Кстати, в последующем жизнь доказала, что мы были правы. Многие коммерческие структуры занимались чековой приватизацией именно таким образом: скупали чеки, подавали большие заявки и покупали целые предприятия уже на чековых аукционах. Нельзя, конечно, говорить, что таким образом сразу же формировался эффективный собственник. Но это был очень серьезный шаг в этом направлении.

Одним словом, после изучения мирового опыта приватизации мы подготовили свою программу. Можно сказать, что в чем-то она оказалась несколько ближе к чешскому варианту, чем к польскому, но, в целом, была абсолютно самостоятельной и оригинальной, чисто российской.

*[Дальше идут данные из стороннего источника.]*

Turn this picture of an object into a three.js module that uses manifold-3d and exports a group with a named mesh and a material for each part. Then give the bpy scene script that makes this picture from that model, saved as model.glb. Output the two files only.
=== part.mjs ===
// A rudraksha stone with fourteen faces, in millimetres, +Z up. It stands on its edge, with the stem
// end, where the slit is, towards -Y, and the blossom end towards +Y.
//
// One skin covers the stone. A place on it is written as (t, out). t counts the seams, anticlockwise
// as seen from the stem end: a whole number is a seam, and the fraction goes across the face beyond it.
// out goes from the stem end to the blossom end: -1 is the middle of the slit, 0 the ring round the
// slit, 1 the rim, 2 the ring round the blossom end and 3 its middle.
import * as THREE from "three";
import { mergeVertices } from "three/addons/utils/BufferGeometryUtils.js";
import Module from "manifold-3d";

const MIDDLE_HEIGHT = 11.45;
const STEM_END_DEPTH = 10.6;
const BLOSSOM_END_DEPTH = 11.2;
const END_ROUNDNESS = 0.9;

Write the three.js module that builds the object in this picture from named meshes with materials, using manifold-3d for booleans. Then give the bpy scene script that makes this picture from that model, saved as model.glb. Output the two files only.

Главная идея массовой приватизации заключалась в том, что все граждане страны должны получить льготный (бесплатный) доступ к собственности. Под эту идею выстраивался и механизм массовой приватизации.

Всем гражданам, включая детей, за плату в 25 рублей предлагалось получить приватизационные чеки номинальной стоимостью в 10 000 рублей. Каждый гражданин имел право продать свой чек без ограничений; участвовать в чековых аукционах, где чеки обменивались на акции приватизированных предприятий; вложить его в чековые инвестиционные фонды. Рабочие приватизируемых предприятий, кроме того, могли использовать чек для покупки акций своего предприятия в ходе закрытой подписки.